Exercise instructions - Among the lines of data below, reproduce only those from the one with "# The seat's holes" through the one with "obj.parent = None", exactly as they stand, both ends included.
[start Supplied material]
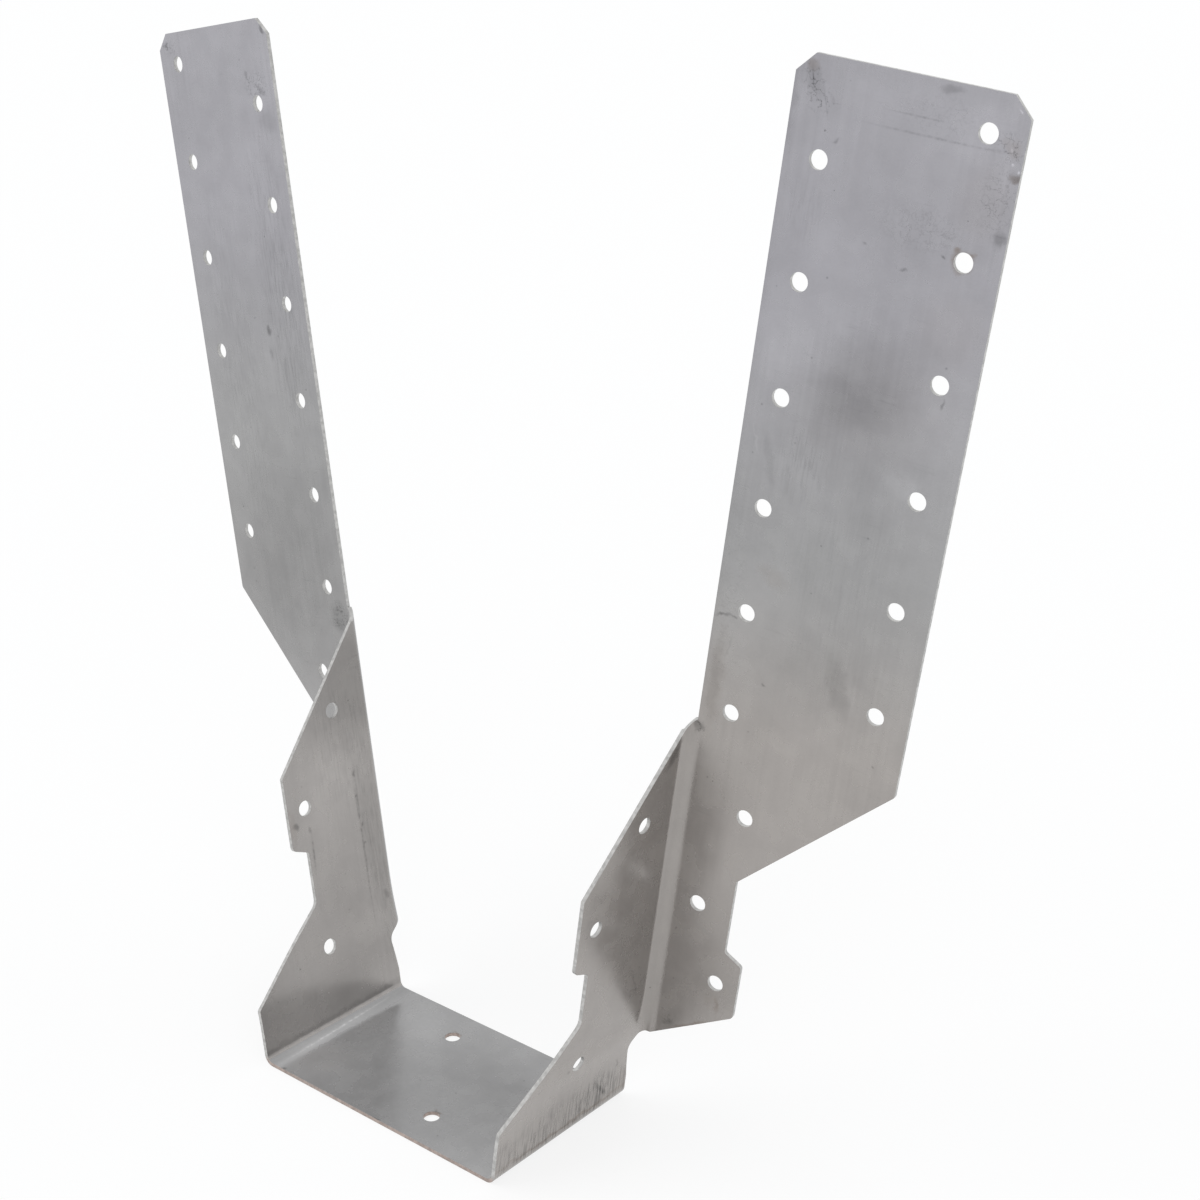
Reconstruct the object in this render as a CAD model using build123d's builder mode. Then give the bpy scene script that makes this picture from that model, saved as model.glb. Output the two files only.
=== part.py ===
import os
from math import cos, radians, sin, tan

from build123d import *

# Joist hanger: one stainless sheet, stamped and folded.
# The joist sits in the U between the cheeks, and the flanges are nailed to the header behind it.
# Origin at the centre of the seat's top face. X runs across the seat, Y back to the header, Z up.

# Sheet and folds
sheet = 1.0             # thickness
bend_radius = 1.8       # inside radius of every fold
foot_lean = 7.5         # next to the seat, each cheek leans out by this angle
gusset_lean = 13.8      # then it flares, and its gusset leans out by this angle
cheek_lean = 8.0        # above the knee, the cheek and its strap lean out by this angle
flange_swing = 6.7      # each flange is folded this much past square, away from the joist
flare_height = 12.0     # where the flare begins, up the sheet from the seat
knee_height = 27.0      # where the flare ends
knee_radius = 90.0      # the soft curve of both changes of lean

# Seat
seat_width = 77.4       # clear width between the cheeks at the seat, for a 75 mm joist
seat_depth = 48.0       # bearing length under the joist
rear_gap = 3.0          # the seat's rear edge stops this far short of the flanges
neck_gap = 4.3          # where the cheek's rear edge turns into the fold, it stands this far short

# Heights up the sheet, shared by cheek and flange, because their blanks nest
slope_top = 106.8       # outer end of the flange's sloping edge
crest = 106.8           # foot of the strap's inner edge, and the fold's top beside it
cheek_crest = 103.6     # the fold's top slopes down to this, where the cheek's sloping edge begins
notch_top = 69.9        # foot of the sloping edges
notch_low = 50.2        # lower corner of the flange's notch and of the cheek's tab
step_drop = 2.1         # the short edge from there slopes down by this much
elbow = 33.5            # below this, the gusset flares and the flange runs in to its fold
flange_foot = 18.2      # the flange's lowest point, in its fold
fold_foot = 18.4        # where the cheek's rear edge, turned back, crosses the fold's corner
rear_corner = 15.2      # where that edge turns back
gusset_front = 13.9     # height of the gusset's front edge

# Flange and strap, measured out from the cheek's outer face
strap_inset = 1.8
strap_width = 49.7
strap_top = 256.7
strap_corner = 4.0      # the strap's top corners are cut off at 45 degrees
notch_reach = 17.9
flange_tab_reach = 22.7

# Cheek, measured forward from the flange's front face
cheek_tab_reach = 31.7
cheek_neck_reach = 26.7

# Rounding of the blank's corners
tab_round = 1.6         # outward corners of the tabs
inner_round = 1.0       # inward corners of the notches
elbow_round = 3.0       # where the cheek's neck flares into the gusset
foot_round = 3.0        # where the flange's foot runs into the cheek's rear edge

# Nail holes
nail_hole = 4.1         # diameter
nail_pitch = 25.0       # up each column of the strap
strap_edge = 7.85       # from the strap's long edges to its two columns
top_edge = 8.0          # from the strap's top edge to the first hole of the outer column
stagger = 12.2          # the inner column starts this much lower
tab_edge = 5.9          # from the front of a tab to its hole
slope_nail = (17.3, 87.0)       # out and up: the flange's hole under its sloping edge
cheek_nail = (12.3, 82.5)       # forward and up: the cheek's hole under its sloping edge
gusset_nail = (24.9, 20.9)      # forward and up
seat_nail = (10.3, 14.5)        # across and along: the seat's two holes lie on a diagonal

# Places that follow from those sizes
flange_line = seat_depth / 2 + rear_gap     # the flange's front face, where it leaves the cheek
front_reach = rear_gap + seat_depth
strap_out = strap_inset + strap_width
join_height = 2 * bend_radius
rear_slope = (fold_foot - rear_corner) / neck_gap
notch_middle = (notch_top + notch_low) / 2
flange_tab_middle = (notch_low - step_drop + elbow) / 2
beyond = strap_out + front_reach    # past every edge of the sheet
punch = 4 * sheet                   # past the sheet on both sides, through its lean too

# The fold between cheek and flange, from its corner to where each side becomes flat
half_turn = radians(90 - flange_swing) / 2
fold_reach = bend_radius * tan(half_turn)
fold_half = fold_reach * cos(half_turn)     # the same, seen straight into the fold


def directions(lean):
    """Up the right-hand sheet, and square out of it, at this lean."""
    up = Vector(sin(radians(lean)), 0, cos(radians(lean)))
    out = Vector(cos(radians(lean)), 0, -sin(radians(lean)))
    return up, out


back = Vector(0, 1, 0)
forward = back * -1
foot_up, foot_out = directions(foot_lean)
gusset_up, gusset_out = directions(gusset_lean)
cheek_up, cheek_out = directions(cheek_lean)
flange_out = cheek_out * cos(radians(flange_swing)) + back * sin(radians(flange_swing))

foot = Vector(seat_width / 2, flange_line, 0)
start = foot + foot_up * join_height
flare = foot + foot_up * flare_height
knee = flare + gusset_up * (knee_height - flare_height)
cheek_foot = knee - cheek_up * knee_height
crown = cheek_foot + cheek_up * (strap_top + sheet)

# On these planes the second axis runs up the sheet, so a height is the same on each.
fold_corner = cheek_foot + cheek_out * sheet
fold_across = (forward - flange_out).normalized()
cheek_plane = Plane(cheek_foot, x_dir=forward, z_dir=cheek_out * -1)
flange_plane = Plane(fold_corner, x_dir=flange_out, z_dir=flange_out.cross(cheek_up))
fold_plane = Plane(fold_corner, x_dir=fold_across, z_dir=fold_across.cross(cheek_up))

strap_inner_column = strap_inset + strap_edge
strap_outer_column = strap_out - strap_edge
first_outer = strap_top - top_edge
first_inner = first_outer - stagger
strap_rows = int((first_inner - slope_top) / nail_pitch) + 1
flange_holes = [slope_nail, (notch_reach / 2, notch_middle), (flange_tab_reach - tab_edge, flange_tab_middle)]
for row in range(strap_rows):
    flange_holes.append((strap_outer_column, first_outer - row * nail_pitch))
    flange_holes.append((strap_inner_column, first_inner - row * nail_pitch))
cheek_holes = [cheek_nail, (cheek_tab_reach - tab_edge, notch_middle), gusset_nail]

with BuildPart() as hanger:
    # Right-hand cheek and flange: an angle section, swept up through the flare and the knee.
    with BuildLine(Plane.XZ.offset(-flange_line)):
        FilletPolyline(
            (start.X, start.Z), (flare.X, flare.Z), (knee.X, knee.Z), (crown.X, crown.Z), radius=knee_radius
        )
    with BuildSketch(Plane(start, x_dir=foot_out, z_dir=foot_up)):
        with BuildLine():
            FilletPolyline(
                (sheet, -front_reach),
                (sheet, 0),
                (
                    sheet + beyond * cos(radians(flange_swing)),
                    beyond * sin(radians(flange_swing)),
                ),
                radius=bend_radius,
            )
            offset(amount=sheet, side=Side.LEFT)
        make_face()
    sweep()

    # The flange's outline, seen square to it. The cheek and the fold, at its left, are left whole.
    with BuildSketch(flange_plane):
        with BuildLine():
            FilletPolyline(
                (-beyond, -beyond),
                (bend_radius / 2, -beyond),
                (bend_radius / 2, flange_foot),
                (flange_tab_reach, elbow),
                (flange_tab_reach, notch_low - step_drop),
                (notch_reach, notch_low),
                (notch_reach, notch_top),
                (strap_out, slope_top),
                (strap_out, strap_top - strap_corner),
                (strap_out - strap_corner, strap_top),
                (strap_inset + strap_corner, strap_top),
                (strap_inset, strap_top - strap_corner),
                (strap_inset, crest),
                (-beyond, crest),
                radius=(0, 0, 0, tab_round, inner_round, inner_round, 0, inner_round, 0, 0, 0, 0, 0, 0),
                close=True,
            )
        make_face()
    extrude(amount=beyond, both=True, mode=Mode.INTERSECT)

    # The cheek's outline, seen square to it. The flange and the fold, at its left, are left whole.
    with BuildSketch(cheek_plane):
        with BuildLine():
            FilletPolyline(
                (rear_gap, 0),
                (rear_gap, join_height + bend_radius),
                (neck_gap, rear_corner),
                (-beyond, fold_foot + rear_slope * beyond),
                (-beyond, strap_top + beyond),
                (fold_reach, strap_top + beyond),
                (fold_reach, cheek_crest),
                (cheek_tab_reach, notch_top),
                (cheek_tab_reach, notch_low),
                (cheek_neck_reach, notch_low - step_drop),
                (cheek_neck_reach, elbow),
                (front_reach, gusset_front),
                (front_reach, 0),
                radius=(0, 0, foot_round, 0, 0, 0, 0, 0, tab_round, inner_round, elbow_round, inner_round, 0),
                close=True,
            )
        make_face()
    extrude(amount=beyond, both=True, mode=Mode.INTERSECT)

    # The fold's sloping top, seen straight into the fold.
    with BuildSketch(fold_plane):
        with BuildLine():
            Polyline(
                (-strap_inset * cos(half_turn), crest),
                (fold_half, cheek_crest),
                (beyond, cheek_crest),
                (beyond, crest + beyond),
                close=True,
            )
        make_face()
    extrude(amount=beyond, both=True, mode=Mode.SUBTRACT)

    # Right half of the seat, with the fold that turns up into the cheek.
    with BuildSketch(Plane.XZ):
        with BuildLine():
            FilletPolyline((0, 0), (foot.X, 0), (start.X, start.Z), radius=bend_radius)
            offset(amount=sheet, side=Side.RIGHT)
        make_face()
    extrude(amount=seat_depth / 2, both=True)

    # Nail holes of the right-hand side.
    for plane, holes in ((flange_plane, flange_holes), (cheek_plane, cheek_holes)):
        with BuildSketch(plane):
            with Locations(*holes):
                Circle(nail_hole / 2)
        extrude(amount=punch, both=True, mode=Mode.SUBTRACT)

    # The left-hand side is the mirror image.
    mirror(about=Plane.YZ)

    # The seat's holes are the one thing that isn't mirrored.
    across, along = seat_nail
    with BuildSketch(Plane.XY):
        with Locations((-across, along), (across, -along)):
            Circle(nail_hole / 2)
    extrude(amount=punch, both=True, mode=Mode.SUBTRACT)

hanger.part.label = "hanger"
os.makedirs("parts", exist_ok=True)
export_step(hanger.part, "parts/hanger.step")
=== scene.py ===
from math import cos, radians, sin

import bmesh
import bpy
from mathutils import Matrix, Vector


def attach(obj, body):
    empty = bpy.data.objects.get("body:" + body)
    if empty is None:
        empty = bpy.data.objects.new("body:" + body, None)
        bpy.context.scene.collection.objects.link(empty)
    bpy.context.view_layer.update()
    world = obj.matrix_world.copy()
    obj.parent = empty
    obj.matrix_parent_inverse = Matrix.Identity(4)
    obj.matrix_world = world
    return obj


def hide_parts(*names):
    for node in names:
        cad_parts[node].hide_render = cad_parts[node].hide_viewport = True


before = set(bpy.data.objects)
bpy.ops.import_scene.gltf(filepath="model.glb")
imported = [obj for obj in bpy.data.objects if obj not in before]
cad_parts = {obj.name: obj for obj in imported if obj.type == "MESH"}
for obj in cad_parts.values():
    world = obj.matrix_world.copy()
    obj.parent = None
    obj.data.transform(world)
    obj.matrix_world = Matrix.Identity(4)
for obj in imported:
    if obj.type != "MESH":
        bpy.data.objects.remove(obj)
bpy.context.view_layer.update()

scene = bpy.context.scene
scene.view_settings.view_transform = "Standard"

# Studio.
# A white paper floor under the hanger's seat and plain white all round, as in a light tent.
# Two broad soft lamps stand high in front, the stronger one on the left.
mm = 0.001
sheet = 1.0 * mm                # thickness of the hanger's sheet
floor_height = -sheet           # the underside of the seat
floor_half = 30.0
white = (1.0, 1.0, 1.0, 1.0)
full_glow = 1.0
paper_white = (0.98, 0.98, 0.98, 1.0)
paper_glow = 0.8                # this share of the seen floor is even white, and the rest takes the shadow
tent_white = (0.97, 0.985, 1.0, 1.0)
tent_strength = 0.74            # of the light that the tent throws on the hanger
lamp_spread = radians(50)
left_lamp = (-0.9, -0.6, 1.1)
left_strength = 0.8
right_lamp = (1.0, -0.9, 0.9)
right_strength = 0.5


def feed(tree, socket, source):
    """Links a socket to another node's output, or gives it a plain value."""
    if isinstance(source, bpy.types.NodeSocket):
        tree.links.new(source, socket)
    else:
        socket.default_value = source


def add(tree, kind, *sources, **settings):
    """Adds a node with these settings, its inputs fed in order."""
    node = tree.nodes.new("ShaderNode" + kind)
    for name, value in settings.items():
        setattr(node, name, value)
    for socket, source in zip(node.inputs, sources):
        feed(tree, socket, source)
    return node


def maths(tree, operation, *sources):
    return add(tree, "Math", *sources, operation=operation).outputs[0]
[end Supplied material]
Exercise output -
    # The seat's holes are the one thing that isn't mirrored.
    across, along = seat_nail
    with BuildSketch(Plane.XY):
        with Locations((-across, along), (across, -along)):
            Circle(nail_hole / 2)
    extrude(amount=punch, both=True, mode=Mode.SUBTRACT)

hanger.part.label = "hanger"
os.makedirs("parts", exist_ok=True)
export_step(hanger.part, "parts/hanger.step")
=== scene.py ===
from math import cos, radians, sin

import bmesh
import bpy
from mathutils import Matrix, Vector


def attach(obj, body):
    empty = bpy.data.objects.get("body:" + body)
    if empty is None:
        empty = bpy.data.objects.new("body:" + body, None)
        bpy.context.scene.collection.objects.link(empty)
    bpy.context.view_layer.update()
    world = obj.matrix_world.copy()
    obj.parent = empty
    obj.matrix_parent_inverse = Matrix.Identity(4)
    obj.matrix_world = world
    return obj


def hide_parts(*names):
    for node in names:
        cad_parts[node].hide_render = cad_parts[node].hide_viewport = True


before = set(bpy.data.objects)
bpy.ops.import_scene.gltf(filepath="model.glb")
imported = [obj for obj in bpy.data.objects if obj not in before]
cad_parts = {obj.name: obj for obj in imported if obj.type == "MESH"}
for obj in cad_parts.values():
    world = obj.matrix_world.copy()
    obj.parent = None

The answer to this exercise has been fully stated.